8. RHP Shintaro Fujinami | 28 | NPB | 2023
With Puk, Muller and Fujinami, Oakland could have three pitchers at 6’6” on the major league roster. After having his best season in 2022, Fujinami was posted by the Hanshin Tigers and signed with Oakland for $3.25 million. His contract includes another million in incentives for starts made, but Fujinami was often a reliever and often injured in Japan and could quickly find himself in the bullpen. From the sounds of it, he’s going to open the season in the rotation, and I’m eager to see how it goes. I’m not likely to draft Kodai Senga anywhere but suspect I’ll have some Fujinami in 2023.

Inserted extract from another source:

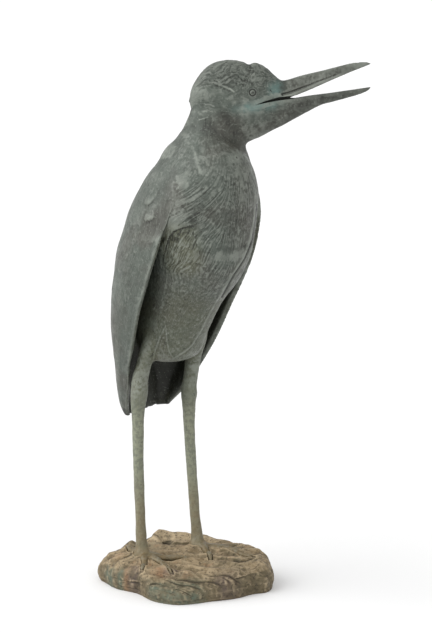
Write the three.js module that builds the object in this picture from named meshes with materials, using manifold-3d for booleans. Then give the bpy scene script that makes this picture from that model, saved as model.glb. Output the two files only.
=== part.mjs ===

9. OF Ryan Noda | 27 | AAA | 2023
I don’t think wRC+ is a clean stat by any means, but sometimes it tells a good story that can get lost in the vagaries of minor league stat lines. Across five levels from the Blue Jays to the Dodgers, Noda’s read 190, 160, 138, 139, 120. The worst he’s been was 20 percent better than league average as a 26-year-old in Triple-A. It’s as easy to see why the Dodgers couldn’t hold him as it is to see why the Athletics took him second in the Rule-5 Draft. At 6’3” 217 lbs with plus patience and power from the left side, Noda’s a solid prospect. He’s athletic enough to handle first or an outfield corner and went 25/20 last season in Triple-A. Interesting no-cost play for 2023.
10. RHP Freddy Tarnock | 24 | MLB | 2022
Another part of the Sean Murphy trade, Tarnock doesn’t yet have the consistent command he’ll need to thrive as a major league starter, but that’s probably okay. Oakland might be going a many-starters route like the Dodgers have used, which only comes to mind because they just signed Tony Gonsolin for an incredible bargain largely because his arbitration number is capped by the time he spent in relief. I’m not saying Tarnok or Muller are great comps for Gonsolin. Just something that’s occurring to me on the fly, and looking at Tampa and Los Angeles and now Oakland’s group for eleven or so starting pitchers, I can’t help but think this is the wave of the future, dude. Or should’ve been a few years ago, maybe.